Theresa May announces she will now govern on her own from a bunker

LCD Views would like to comfort citizens of Brexitannia with the warm, fluffy assertion that putting thousands of soldiers in a nuclear bunker to be ready to assist the government in a time of intentionally created calamity is perfectly sane and normal.

“It’s what healthy, functioning, representative democracies do all the time in the 21st Century,” our civil defence correspondent (a new hire, just tonight) said, “the French, Germans, Portuguese, they’ll be doing it next just to show they’re following the British lead.”

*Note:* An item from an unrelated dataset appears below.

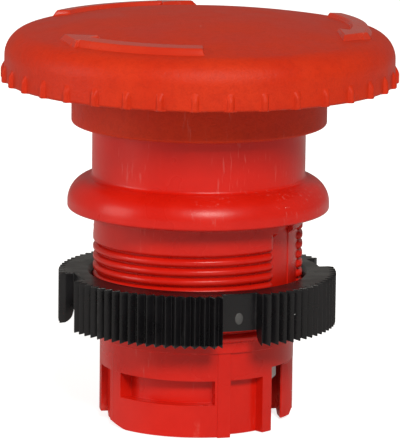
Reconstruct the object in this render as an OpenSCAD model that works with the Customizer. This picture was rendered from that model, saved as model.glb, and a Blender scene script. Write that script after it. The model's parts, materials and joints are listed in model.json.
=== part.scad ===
// Mushroom-head emergency stop operator for a 22 mm panel hole, with its black ring nut.
// Millimetres. The origin is on the axis, in the panel's plane at the flange's underside,
// and +Z points at the mushroom head. Angles run from the front (-Y) towards the right (+X).

/* [Head] */
// Radius of the head's rim between its grip ribs
head_r = 20.2; // [15:0.1:30]
// Height of the rim's lower edge
head_low_z = 13.3; // [12.5:0.1:15]
// Height of the middle of the domed top
head_top_z = 20.2; // [18.5:0.1:24]
// Radius of the domed top
dome_r = 98; // [60:1:200]
// Radius of the rounded shoulder between top and rim
shoulder_r = 2.65; // [1:0.05:4]
// Thickness of the rim's wall
head_wall = 1.6; // [1:0.1:3]
// Height of the flat roof inside the head
roof_z = 17.2; // [16.6:0.1:18]
// Number of grip ribs round the rim
grip_count = 36; // [12:1:60]
// Radius of one grip rib
grip_r = 0.45; // [0.2:0.05:0.8]
// How far a grip rib stands out of the rim
grip_out = 0.4; // [0.1:0.05:0.45]
// Height of a grip rib's round top end
grip_top_z = 15.0; // [14:0.1:17]
// Angle of the grip rib nearest to the front
grip_turn = -1.2; // [-5:0.1:5]
// Number of stiffening webs under the head
web_count = 6; // [3:1:12]
// Thickness of one stiffening web
web_w = 1.2; // [0.8:0.1:2]
// Lower edge of the stiffening webs
web_low_z = 14.6; // [13.5:0.1:16]

/* [Head Skirt] */
// Outer radius of the collar that covers the neck
collar_r = 13.24; // [12.5:0.01:15]
// Bore radius of that collar
collar_bore_r = 11.45; // [11.4:0.01:12]
// Height of the collar's lower edge
collar_low_z = 8.94; // [8.5:0.01:10]
// Width of the small chamfers on the collar's lower edge
collar_edge = 0.25; // [0.1:0.05:0.5]
// Outer radius of the inner sleeve
sleeve_r = 6.4; // [6:0.05:6.6]
// Bore radius of the inner sleeve
sleeve_bore_r = 4.6; // [4.5:0.05:5]
// Height of the sleeve's lower edge
sleeve_low_z = 8.5; // [8.3:0.1:9]
// Height where the sleeve's bore ends at the insert
boss_low_z = 12.9; // [12.7:0.05:13.2]

/* [Arrows] */
// Number of raised arrows on the top
arrow_count = 3; // [2:1:4]
// Height of an arrow above the dome
arrow_h = 0.35; // [0.2:0.05:1]
// Inner radius of an arrow's shaft
arrow_in_r = 15.75; // [10:0.05:17]
// Outer radius of an arrow's shaft
arrow_out_r = 17.3; // [12:0.05:18]
// Radius of the barb on the inner side
barb_in_r = 14.7; // [9:0.05:16]
// Radius of the barb on the outer side
barb_out_r = 18.2; // [13:0.05:19]
// Radius of an arrow's tip
tip_r = 16.4; // [12:0.05:18]
// Angle of an arrow's tail end
tail_deg = 1.2; // [-10:0.1:10]
// Angle of an arrow's barbs
barb_deg = -44.7; // [-60:0.1:-20]
// Angle of an arrow's tip
tip_deg = -56.6; // [-80:0.1:-40]

/* [Housing] */
// Radius of the neck under the head
neck_r = 11.07; // [10.9:0.01:11.1]
// Height of the neck's top
neck_top_z = 12.4; // [12:0.1:12.8]
// Bore radius of neck and barrel
bore_r = 8.8; // [8.5:0.05:9]
// Largest radius of the flange
flange_r = 13.6; // [13:0.05:15]
// Radius of the flange's rounded upper side
flange_round = 2.6; // [2:0.05:3]
// Height where that rounding starts
flange_side_z = 0.75; // [0.5:0.05:1]
// Edge chamfer on the flange's underside
flange_edge = 0.3; // [0.1:0.05:0.5]
// Plain length of barrel under the flange
plain_len = 1.4; // [1:0.1:2]
// Radius over the thread's crests
crest_r = 10.9; // [10.8:0.05:11]
// Radius at the thread's roots
root_r = 10.4; // [10.2:0.05:10.6]
// Pitch of the thread
pitch = 1.0; // [0.75:0.05:1.5]
// Width of the flat on a crest
crest_w = 0.25; // [0.1:0.05:0.4]
// Number of thread crests
crest_count = 12; // [6:1:14]
// First and last angle of the plain keyway in the thread
key_deg = [49, 64];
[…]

Anyone worried about disorderly behaviour in food ration queues, or who may fear they have to get passed fellow rioters to get insulin for that diabetic relative, need not worry at all, because the army will be on standby to ensure complete and total obedience to whatever Theresa May decides is law on the day.

“The bunker is fitted out with the most modern analogue television broadcast equipment too,” our correspondent adds, “so Mother May, as she will be called from the 30th of March, can broadcast speeches to tell everyone in the United Kingdom how well the war we have declared upon ourselves is going.”

We can win this war against ourselves Britons, if we all believe, if we all get together and push.

“It’s understood Mother’s first broadcast will focus on how right Charles 1st was to suspend parliament and how history has been rewritten to make him look bad.”

What about the Glorious Revolution that saw an end to the love found in the divine rule of autocratic heads of state appointed by God to govern the country?

“Well, we won’t be mentioning that too much,” our correspondent soothes, “because that involved some foreigner coming across the channel to help sort out a complete collapse of indigenous government.”